Anyone else noticed that as evangelicals we can find the Bible being more a comfort blanket than a source of life? You don't have to hold a book physically to understand it. A biblical sermon doesn't mean a sermon with a Bible in your hand.

7 comments:

Andy said...

Good work St! I fell victim to the 'graveyard' slot yesterday too, but chose to go with the lectionary readings (particularly John 16:12-15) - and it was an all-age service too. Nice.

Think I just about managed it without people a). nodding off, or b). bleeding from the ears, or without c). descending into pre-council-of-Nicea heresy (or at least that's what one now-retired vicar complemented me on).

And all in 10 mins too, with a clip from the Office. A good all-round Anglican effort.

:)

Fr Matthew McMurray said...

Hello!

Even though, I am not an Evangelical, I like your thought about the Bible being a comfort blanket.

Mine are:
1) at chapel - the lectern to hold onto in case I get so distracted by speaking that I forget to stand up properly or something and

2) at Lancaster Priory - the pulpit because it is quite high (the pulpit that is - well, the church is too as it happens but...) and is made of strong oak so it won't be easy for people to attack me while I am still in it.

3) at Lancaster Priory again - wearing an alb. This one is slightly less important than the ones above but somehow it helps me to know in my head that "I am allowed to do this".

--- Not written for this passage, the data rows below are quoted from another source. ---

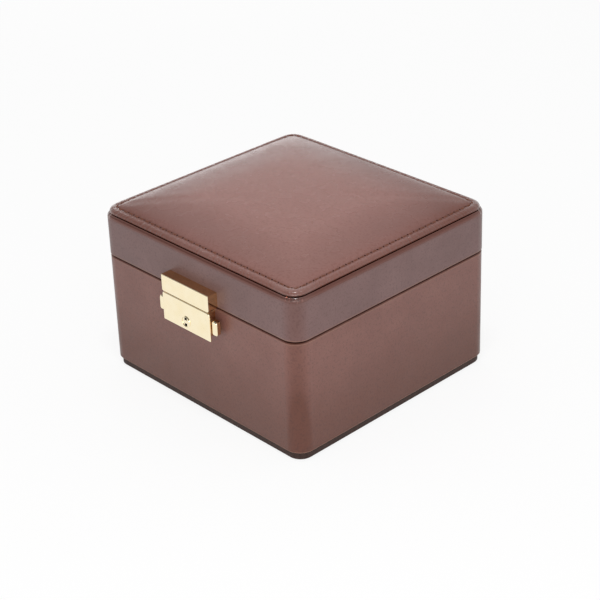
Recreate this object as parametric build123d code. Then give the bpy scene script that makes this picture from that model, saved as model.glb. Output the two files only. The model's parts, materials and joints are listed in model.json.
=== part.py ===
"""Leather-covered watch case with a padded hinged lid and a two-button brass lock.

Millimetres, +Z up. The origin is on the table, under the middle of the case.
The lock is on the -Y side and the hinges are on the +Y side.
"""
import os
from math import cos, radians, sin

from build123d import *

os.makedirs("parts", exist_ok=True)

# ---- The case: outside sizes are taken over the lid's leather ----
case_width = 160.0
case_depth = 152.5
corner_radius = 9.8
tightest_corner = 1.6       # least radius of any upright inside corner
lid_overhang = 0.15         # the lid stands this far outside the base all round
foot_height = 4.7           # thickness of the board that the case stands on
foot_inset = 1.5            # the foot board stands back from the base's walls
foot_chamfer = 0.5
seam_height = 72.3          # middle of the gap between base and lid
seam_gap = 0.7
band_top = 98.5             # top of the lid's side band, where the padded panel starts

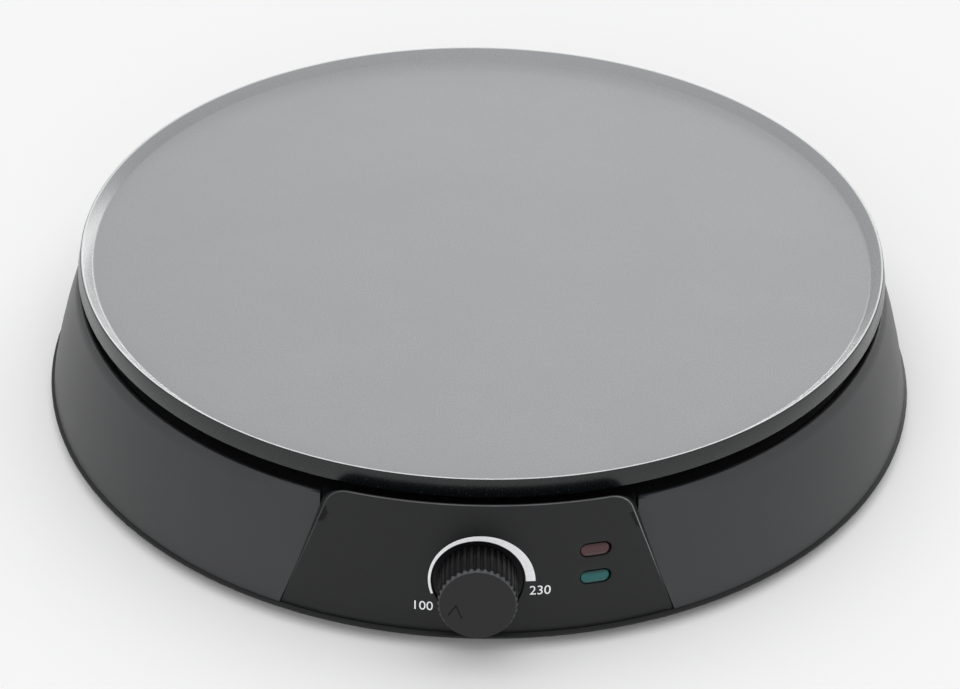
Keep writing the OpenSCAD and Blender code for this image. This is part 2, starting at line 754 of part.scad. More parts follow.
module contact_blades() color("peru") on_axis() difference() {
    union() {
        translate([0, 0, blade_a_w]) blade(contact_x, stack_x + 15, blade_t, blade_w);
        translate([0, 0, blade_b_w]) blade(contact_x, stack_x + 15, blade_t, blade_w);
    }
    translate([contact_x, 0, blade_b_w - 1]) cylinder(r = 1, h = disc_t[1] + 3, $fn = small_fn);
}

module bimetal_blade() color("slategray") on_axis() translate([0, 0, bimetal_w])
    blade(contact_x - 3, stack_x + stack_r, bimetal_t, blade_w);

// Silver contacts riveted into the blades, a small gap apart
module contact_points() color("whitesmoke") on_axis() translate([contact_x, 0, 0]) {
    gap = 0.4;
    h = (disc_t[1] - gap) / 2;
    translate([0, 0, blade_a_w - blade_t - h]) cylinder(r = 1.9, h = h, $fn = small_fn);
    translate([0, 0, blade_a_w - blade_t - eps]) cylinder(r = 1 - run_fit, h = blade_t, $fn = small_fn);
    translate([0, 0, blade_b_w]) cylinder(r = 1.9, h = h, $fn = small_fn);
    translate([0, 0, blade_b_w - blade_t]) cylinder(r = 1 - run_fit, h = blade_t + eps, $fn = small_fn);
}

// Strap that hangs the thermostat from the plate: foot on the frame's flange, a
// riser through the shield's window and a tab under the plate's pad.
module thermostat_bracket() color("silver") above_feet() difference() {
    t = bracket_t;
    foot = side_at(-frame_back, frame_v);
    foot_top = side_at(-frame_back, frame_v + t);
    back = side_at(-flange_back, frame_v);
    back_top = side_at(-flange_back, frame_v + t);
    y = back_top[0];
    rotate([90, 0, 90]) translate([0, 0, -bracket_w / 2]) linear_extrude(bracket_w) polygon([
        foot, back, [y + t, back[1] - 0.1], [y + t, bracket_z - t],
        [-bracket_r + bracket_tab, bracket_z - t], [-bracket_r + bracket_tab, bracket_z],
        [y, bracket_z], back_top, foot_top]);
    translate([0, -bracket_r, bracket_z - t - 1]) cylinder(r = m4_r + free_fit, h = 4, $fn = small_fn);
    translate([0, 0, -foot_h]) on_axis() for (s = [-1, 1])
        translate([s * 4, frame_v + 4, -flange_back + 4.5]) rotate([90, 0, 0])
            cylinder(r = m2_r + free_fit, h = 6, $fn = small_fn);
}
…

Do you think all of these and your Bible holding might all be down to how naked and vulnerable preaching makes us all feel?

Mike Peatman said...

Best dedication for a church since St Elizabeth of Hungary (in the unlikely location of a new estate in Newton Aycliffe!)

David Keen said...

Andy: A clip from the Office? how did you manage to work that into Trinity Sunday?

Steve Tilley said...

Yes Andy. Do tell.

Mike Peatman said...

I have the same question. Trinity & the Office? Now I'm intrigued

Andy said...

Well,

It may disappoint slightly to know that I didn't use it *directly* to talk about the Trinity - but heck, I'll tell the story anyway.

The sermon started off with a bit of preamble about how the trinity was a) very important in the grand scheme of things and b) the kind of thing that makes most people's eyes glaze over when you talk to them about it.

So after a refresher course on what the doctrine states, and how it came about (various councils and the like) - I played the clip from the second series of the Offic, where "big Keith" is having his appraisal but blatantly not getting the whole form thing.

Clip

I used this to show how we too, if we don't really "get" something, are fairly happy to just ignore it.

I then went for the pay off and tried to show how other aspects of our faith are held together by the Trinity.

Kinda worked too, which was a bonus!